The "richest of the rich" was Citigroup, which at one time was the world's largest financial institution. After the 2008 meltdown, the bank cut more than 50,000 jobs, and taxpayers shelled out more than $45 billion to save it. Last year, CEO Vikram Pandit pocketed about $2 million dollars in salary, almost $4 million dollars in deferred stock - stock options that may be worth as much as $6.5 million dollars, and a $16 million retention bonus, said Moyers.

"There's no clearer example of the collusion between government and finance than the deal that created Citigroup in the first place. At a standing-room only press conference in April 1998, Sandy Weill, head of the investment bank and insurance company Travelers Group, and John Reed, the longtime CEO of the commercial bank Citicorp, announced a gigantic, $140 billion merger."

Just one problem, Moyers said. The merger flew in the face of established law. The Glass-Steagall Act was "a crucial firewall between banks and investment firms which had protected consumers from financial calamity since the aftermath of the Great Depression. President Bill Clinton cleared the way by eliminating the 70-year-old law, thus ushering in the near-total collapse of the economy that was to follow.

An uncertain future

Former Senator Byron Dorgan, (D-ND), was a vocal critic against dismantling Glass-Steagall in 1999. His warnings presaged the economic meltdown nine years later.

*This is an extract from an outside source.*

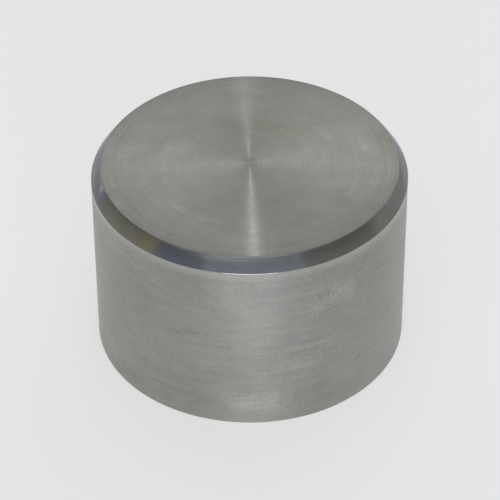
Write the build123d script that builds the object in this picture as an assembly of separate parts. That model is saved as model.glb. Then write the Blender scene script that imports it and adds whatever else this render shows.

"This set back the country significantly," he explained. It was like a bunch of hogs at a slop pail trying to see who could eat the most. They wanted the rules to be gone. All this happened under our noses - regulators and members of Congress. There are really good people who didn't stop to check, who didn't think through the consequences."

"This was not an accident; it is a matter of public policy. It is weighted in favor of the wealthy that have enormous clout on public policy. (And) financial institutions are still gambling today."

Harrison said America is gripped by a "full-scale crisis."

"It's tough. About the only good news was that the growth of the gross domestic product was higher than expected. This could jump-start the economy," he said. "There is strong evidence in the financial crisis of the credit default swaps and the role they played. The system is more complex that anyone really knows. A lot of people only know well where they work or pieces of the whole system."

"I think we've created an economic system, vast, complex machinery. You have to hear something clanking along to know something's wrong."